I got the same riff from a retired businessmen who serves on a non-profit board and doesn't want his Trump support made public. He did tell me that "I don't know how the Black Lives Matter people feel disenfranchised. I don't know how many pay tuition. I don't know how much more [President] Obama can do to support them."

I expected to be rebuffed when I approached 76-year-old Dolly Cacciutti of Gladwyne, wearing one of those pink Eagles caps and a T-shirt from Martha's Vineyard. After a couple of monosyllabic responses, I was about to bail on the interview when I asked her what she hoped to hear from Trump on the long-shot chance that she actually made it inside, and her eyes suddenly lit up with fire.

"I want to hear him tell people, 'Get out of here!'" She laughed, loudly, and then she said it again with even more gusto -- "Get 'em out of here!"

That's what it's mostly about, isn't it. I didn't hear a lot about policy from the Trump partisans, unless you consider "Build the wall!" to be a white paper -- just some pablum about leadership and a lot about telling it like it is, that "lack of political correctness." That's how Trump opened the floodgates of resentment until I watched it cascade down Church Street today in a sea of enraged humanity.
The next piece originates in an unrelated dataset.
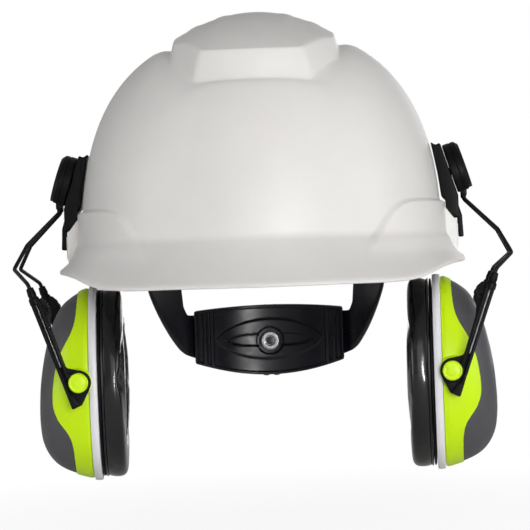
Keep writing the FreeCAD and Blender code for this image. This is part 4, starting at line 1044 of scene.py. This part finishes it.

The crazy part is that no one out in the overflowing streets even saw Trump come or go, not one tiny orange glint, or had any awareness of when The Donald spoke or what he had to say. Just the aura of his presence somewhere on the WCU campus was enough to set off the whole doggone place. I watched angry people giving the finger and chanting everything from "USA! USA!" to "Leave our campus!" to words that can't be printed in the Daily News (yes, those still exist) and trying to debate immigration policy as much as any debate can be held by screaming over the heads of cops in riot helmets.

Around 5 p.m., when Trump was racing out of West Chester but nobody on Church Street was backing down, I heard someone grumbling about the protesters while I stood on The Donald's side of the asphalt.

"They're going to 'choose love?'" he said of the protesters. "What the hell does that even mean?"